Gilgit-Baltistan: A Different Reality
To apply this sweeping mainland label to the entire country, however, is a profound academic error. It completely falls apart when one crosses the deep gorges of the Indus and enters the unique socio-political terrain of Gilgit-Baltistan (GB). Historically, geographically, and socially, the 'feudal construct' is absent from the high-altitude valleys of the Karakoram and the Hindu Kush. The primary reason for this absence is ecological. Feudalism requires vast, contiguous tracts of arable land to sustain an exploitative, non-working landlord class. Gilgit-Baltistan's extreme mountainous terrain made the existence of large agrarian estates physically impossible. Agriculture in GB is a gruelling, vertical endeavour, relying on intricate, hand-carved irrigation channels fed by glacial meltwater. As land is scarce and requires immense, localised physical labour to cultivate, the region historically relied on small peasant proprietors rather than an army of landless serfs.
More importantly, the foundational relationship with land in GB was built on the concept of communal ownership, known as Shamilaat-e-Deh. Villages and valley communities collectively owned the surrounding pastures, forests, and water sources. Decisions regarding resource allocation, grazing rights, and water distribution were made through consensus-based village councils, preventing the concentration of absolute property rights in the hands of a single elite family. Without a monopoly over the 'fief', a monolithic landowning class simply could not emerge. Indeed, Gilgit-Baltistan was historically governed by isolated valley microstates led by local rulers, known as Rajas or Mirs (such as the Mirs of Hunza and Nagar, or the Rajas of Yasin and Baltistan). These rulers did exact taxes and maintain court hierarchies. However, their power was fundamentally different from mainland agrarian feudalism. Their authority was tightly constrained by geography, tribal councils, and the harsh realities of mountain survival, which demanded cooperation over absolute tyranny.

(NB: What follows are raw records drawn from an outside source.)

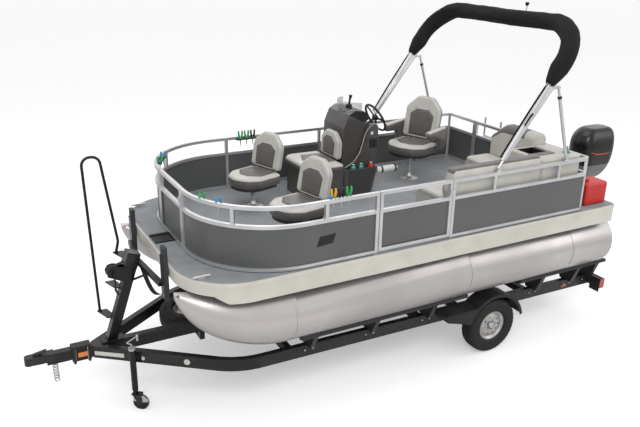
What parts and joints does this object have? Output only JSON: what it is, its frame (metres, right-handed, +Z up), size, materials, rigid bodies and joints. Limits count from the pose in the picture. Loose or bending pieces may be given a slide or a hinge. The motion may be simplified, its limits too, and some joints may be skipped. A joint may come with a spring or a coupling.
{
  "type": "pontoon boat on trailer",
  "caption": "Flat-decked pontoon boat with railed deck, helm, seats, folded canopy and outboard, parked on its single-axle bunk trailer",
  "frame": {"origin": "on the ground below the centre of the overall box, midway between coupler tip and motor", "axes": "+X to the bow and the trailer's coupler, +Y to port, +Z up"},
  "size_m": [7.3431, 2.444, 3.6404],
  "materials": {
    "vinyl_grey": "woven vinyl deck cover",
    "cream": "satin cream",
    "mill_aluminium": "mill finish",
    "pontoon_aluminium": "dull aluminium",
    "rail_aluminium": "anodised satin",
    "panel_grey": "satin grey sheet",
    "trailer_black": "gloss black paint",
    "galvanised": "zinc plate",
    "caster_rubber": "hard rubber",
    "fender_black": "moulded black plastic",
    "carpet": "carpet over timber",
    "lamp_red": "red lens",
    "tyre": "road tyre",
    "wheel_white": "gloss white paint",
    "charcoal_plastic": "moulded charcoal plastic",
    "seat_vinyl": "marine vinyl",
    "console_grey": "moulded charcoal",
    "screen": "tinted acrylic",
    "black_plastic": "black plastic",
    "boot_fabric": "black woven acrylic",
    "motor_grey": "satin grey paint",
    "motor_black": "gloss black cowl",
    "propeller_black": "black paint",
    "tank_red": "red moulded plastic"
  },
  "bodies": {
    "wheel_port": {"tyre_port": "tyre", "rim_port": "wheel_white"},
    "wheel_starboard": {"tyre_starboard": "tyre", "rim_starboard": "wheel_white"},
    "jack": {"jack_leg": "galvanised"},
    "jack_caster": {"jack_wheel": "caster_rubber"},
    "side_gate": {"side_gate": "rail_aluminium"},
    "bow_gate": {"bow_gate": "rail_aluminium"},
    "stern_gate": {"stern_gate": "rail_aluminium"},
    "chair_bow_starboard": {"chair_shell_bow_starboard": "charcoal_plastic", "chair_pads_bow_starboard": "seat_vinyl"},
    "chair_bow_port": {"chair_shell_bow_port": "charcoal_plastic", "chair_pads_bow_port": "seat_vinyl"},
    "chair_helm": {"chair_shell_helm": "charcoal_plastic", "chair_pads_helm": "seat_vinyl"},
    "helm_wheel": {"steering_wheel": "black_plastic"},
    "canopy": {"bimini_bows": "rail_aluminium", "bimini_boot": "boot_fabric"},
    "prop_port": {"bimini_prop_port": "rail_aluminium"},
    "prop_starboard": {"bimini_prop_starboard": "rail_aluminium"},
    "motor_bracket": {"motor_swivel": "motor_grey"},
    "motor": {"motor_cowl": "motor_black", "motor_leg": "motor_grey"},
    "propeller": {"propeller": "propeller_black"},
    "ladder": {"boarding_ladder": "rail_aluminium"},
    "boat_on_trailer": {"axle": "trailer_black", "bimini_feet": "rail_aluminium", "bunk_brackets": "trailer_black", "bunks": "carpet", "chair_pedestals": "mill_aluminium", "console": "console_grey", "console_seat_box": "cream", "console_seat_pads": "seat_vinyl", "coupler": "trailer_black", "cross_channels": "mill_aluminium", "deck": "vinyl_grey", "deck_fittings": "black_plastic", "deck_skirt": "cream", "fence_panels": "panel_grey", "fence_port_aft": "rail_aluminium", "fence_port_bow": "rail_aluminium", "fence_starboard_aft": "rail_aluminium", "fence_starboard_bow": "rail_aluminium", "fenders": "fender_black", "fuel_tank": "tank_red", "lounge_base": "cream", "lounge_pads": "seat_vinyl", "motor_clamp": "motor_grey", "motor_pod": "mill_aluminium", "pontoon_port": "pontoon_aluminium", "pontoon_starboard": "pontoon_aluminium", "safety_chains": "galvanised", "spare_rim": "wheel_white", "spare_tyre": "tyre", "tail_lights": "lamp_red", "trailer_frame": "trailer_black", "winch": "galvanised", "winch_stand": "trailer_black", "windscreen": "screen"}
  },
  "joints": [
    {"name": "wheel_port_spin", "type": "hinge", "parent": "boat_on_trailer", "child": "wheel_port", "pos_m": [-0.93945, 1.018, 0.314], "axis": [0, 1, 0], "continuous": true},
    {"name": "wheel_starboard_spin", "type": "hinge", "parent": "boat_on_trailer", "child": "wheel_starboard", "pos_m": [-0.93945, -1.018, 0.314], "axis": [0, 1, 0], "continuous": true},
    {"name": "jack_swing", "type": "hinge", "parent": "boat_on_trailer", "child": "jack", "pos_m": [2.75534, 0.32183, 0.535], "axis": [0.5999, 0.8001, 0], "range_deg": [0, 90]},
    {"name": "jack_caster_spin", "type": "hinge", "parent": "jack", "child": "jack_caster", "pos_m": [2.73574, 0.37903, 0.075], "axis": [0.5999, 0.8001, 0], "continuous": true},
    {"name": "side_gate_hinge", "type": "hinge", "parent": "boat_on_trailer", "child": "side_gate", "pos_m": [0.67155, 1.145, 1.8], "axis": [0, 0, 1], "range_deg": [0, 90]},
    {"name": "bow_gate_hinge", "type": "hinge", "parent": "boat_on_trailer", "child": "bow_gate", "pos_m": [2.19555, -0.321, 1.8], "axis": [0, 0, 1], "range_deg": [0, 90]},
    {"name": "stern_gate_hinge", "type": "hinge", "parent": "boat_on_trailer", "child": "stern_gate", "pos_m": [-1.93945, -0.646, 1.8], "axis": [0, 0, -1], "range_deg": [0, 90]},
    {"name": "chair_bow_starboard_swivel", "type": "hinge", "parent": "boat_on_trailer", "child": "chair_bow_starboard", "pos_m": [1.17855, -0.505, 1.77], "axis": [0, 0, 1], "continuous": true},
    {"name": "chair_bow_port_swivel", "type": "hinge", "parent": "boat_on_trailer", "child": "chair_bow_port", "pos_m": [1.17055, 0.515, 1.77], "axis": [0, 0, 1], "continuous": true},
    {"name": "chair_helm_swivel", "type": "hinge", "parent": "boat_on_trailer", "child": "chair_helm", "pos_m": [-0.93945, -0.606, 1.85], "axis": [0, 0, 1], "continuous": true},
    {"name": "helm_wheel_turn", "type": "hinge", "parent": "boat_on_trailer", "child": "helm_wheel", "pos_m": [-0.37945, -0.56, 2.33], "axis": [-0.8829, 0, 0.4695], "range_deg": [-450, 450]},
    {"name": "canopy_fold", "type": "hinge", "parent": "boat_on_trailer", "child": "canopy", "pos_m": [-0.71645, 0, 2.15], "axis": [0, 1, 0], "range_deg": [0, 55]},
    {"name": "prop_port_fold", "type": "hinge", "parent": "boat_on_trailer", "child": "prop_port", "pos_m": [-1.63445, 1.15, 2.15], "axis": [0, -1, 0], "range_deg": [0, 100]},
    {"name": "prop_starboard_fold", "type": "hinge", "parent": "boat_on_trailer", "child": "prop_starboard", "pos_m": [-1.63445, -1.15, 2.15], "axis": [0, -1, 0], "range_deg": [0, 100]},
    {"name": "motor_tilt", "type": "hinge", "parent": "boat_on_trailer", "child": "motor_bracket", "pos_m": [-2.96445, 0, 1.5], "axis": [0, 1, 0], "range_deg": [0, 65]},
    {"name": "motor_steer", "type": "hinge", "parent": "motor_bracket", "child": "motor", "pos_m": [-3.11945, 0, 1.262], "axis": [0, 0, 1], "range_deg": [-30, 30]},
    {"name": "propeller_spin", "type": "hinge", "parent": "motor", "child": "propeller", "pos_m": [-3.53945, 0, 0.775], "axis": [1, 0, 0], "continuous": true},
    {"name": "ladder_fold", "type": "hinge", "parent": "boat_on_trailer", "child": "ladder", "pos_m": [-2.49445, -0.82, 1.545], "axis": [0, -1, 0], "range_deg": [0, 170]}
  ],
  "couplings": [
    {"joint": "helm_wheel_turn", "follows": "motor_steer", "ratio": -15}
  ]
}
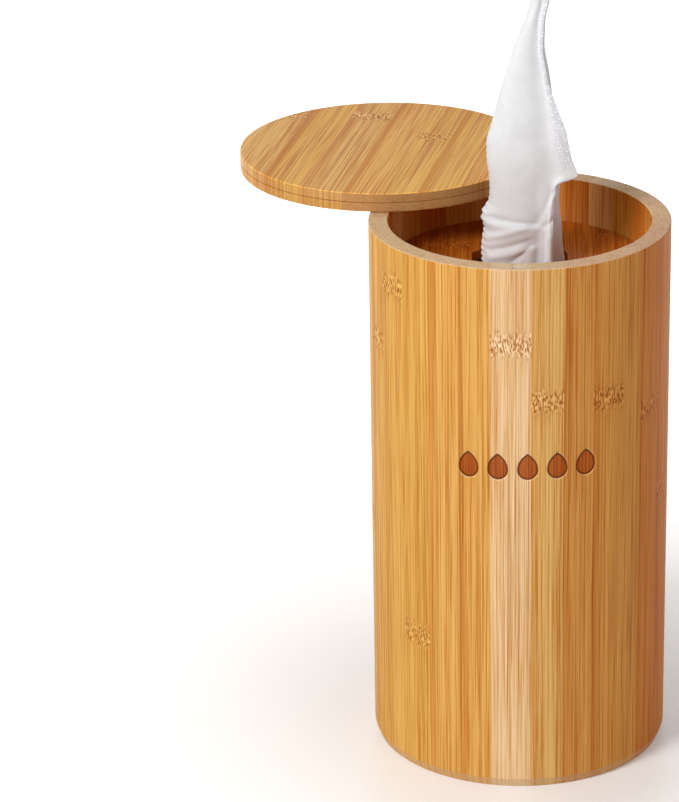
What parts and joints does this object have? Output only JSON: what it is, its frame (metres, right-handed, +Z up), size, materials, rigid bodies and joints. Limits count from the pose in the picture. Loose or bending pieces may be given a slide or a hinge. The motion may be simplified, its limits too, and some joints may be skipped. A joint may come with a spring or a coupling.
{
  "type": "wet wipes dispenser",
  "caption": "Round bamboo canister with a swivelling lid and a recessed plate whose squared hole lets a wipe be pulled up from the roll inside.",
  "frame": {"origin": "centre of the foot on the tube's axis, on the surface that it stands on", "axes": "+Z up along the tube's axis, -Y to the front with the row of drops and the magnet, pin of the lid at +Y"},
  "size_m": [0.1811, 0.1921, 0.329],
  "materials": {
    "bamboo_body": "satin clear coat over vertical glued staves",
    "bamboo_base": "satin clear coat",
    "bamboo_plate": "glossy deeper coat, grain front to back",
    "bamboo_lid": "satin clear coat",
    "pin_steel": "drawn",
    "magnet_plating": "nickel plated",
    "wipe_nonwoven": "damp, embossed, thin"
  },
  "bodies": {
    "container": {"tube": "bamboo_body", "base_disc": "bamboo_base", "inner_plate": "bamboo_plate", "rim_magnet": "magnet_plating", "wipes_roll": "wipe_nonwoven", "drawn_wipe": "wipe_nonwoven"},
    "lid": {"lid_top_ply": "bamboo_lid", "lid_bottom_ply": "bamboo_lid", "pivot_pin": "pin_steel", "lid_magnet": "magnet_plating"}
  },
  "joints": [
    {"name": "lid_swivel", "type": "hinge", "parent": "container", "child": "lid", "pos_m": [0, 0.058, 0.2303], "axis": [0, 0, 1], "range_deg": [0, 100], "deforming": ["drawn_wipe"]}
  ]
}
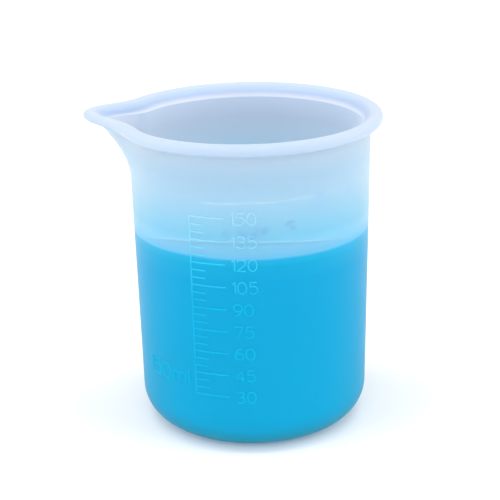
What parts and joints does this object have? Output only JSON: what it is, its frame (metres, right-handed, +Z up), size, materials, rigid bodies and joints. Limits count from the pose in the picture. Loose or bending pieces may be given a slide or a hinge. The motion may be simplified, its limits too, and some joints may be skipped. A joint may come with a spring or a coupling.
{
  "type": "resin mixing beaker",
  "caption": "Translucent silicone measuring beaker with a rolled lip, drawn pouring spout and raised millilitre scale, part filled with blue dyed resin.",
  "frame": {"origin": "middle of the beaker's flat underside", "axes": "+Z up out of the mouth; the spout points along -X; the raised scale faces -Y"},
  "size_m": [0.0766, 0.0694, 0.0836],
  "materials": {
    "silicone": "translucent, moulded satin",
    "resin": "dyed liquid, glossy surface"
  },
  "bodies": {
    "root": {"beaker": "silicone", "resin_fill": "resin"}
  },
  "joints": []
}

Furthermore, whatever traditional authority these rulers possessed was decisively dismantled in 1974 through sweeping administrative and land reforms introduced by Zulfikar Ali Bhutto. The princely states were abolished, the privileges of the Mirs and Rajas were revoked, and the region was integrated into a direct administrative relationship with the federal government. Unlike the mainland, where the abolition of Jagirdari was largely bypassed by powerful families that retained their political dynasties, the elite families of GB lost their systemic leverage. Today, political power in Gilgit-Baltistan is not driven by landownership or agrarian bloodlines. Instead, it is stratified by religious, sectarian, regional, and sub-tribal identities. Since there is no local landlord class acting as an intermediary or buffer between the citizen and the state, the socio-political culture of GB is defined by direct, grassroots civic activism. The traditional Thana-Kachehri patronage system of the mainland does not dictate terms here. Instead, communities in GB are highly politicised and organised. They frequently engage in massive, peaceful public mobilisations, legal litigation, and sit-ins to directly demand their constitutional rights, economic subsidies, and protections for their indigenous land.
Contemporary Struggles in Gilgit-Baltistan
The contemporary struggle in Gilgit-Baltistan is not a battle against local 'feudal lords', but rather a resistance against state-led territorialisation. Under old colonial frameworks inherited by the state—most notably the concept of Khalisa Sarkar (Crown Land)—the government has historically claimed uncultivated or communal mountain lands as state property. As Gilgit-Baltistan rapidly transforms into a vital infrastructure and tourism hub, particularly under the umbrella of the China-Pakistan Economic Corridor (CPEC), the primary legal and political friction is between local communities fighting to protect their historic Shamilaat (communal) rights and state encroachment. It is a modern clash over resource sovereignty, completely removed from the medieval-style land bondage seen in parts of the mainland.
Ultimately, using 'feudalism' as a catch-all phrase to describe Pakistan homogenises a deeply fragmented reality. While the ghost of the fief still haunts the corridors of power in Sindh and Punjab, it has never found a footing in the mountains of Gilgit-Baltistan. Understanding GB requires abandoning borrowed, centuries-old European labels and acknowledging a socio-political culture defined not by the tyranny of the landlord, but by the resilience of the mountain commons.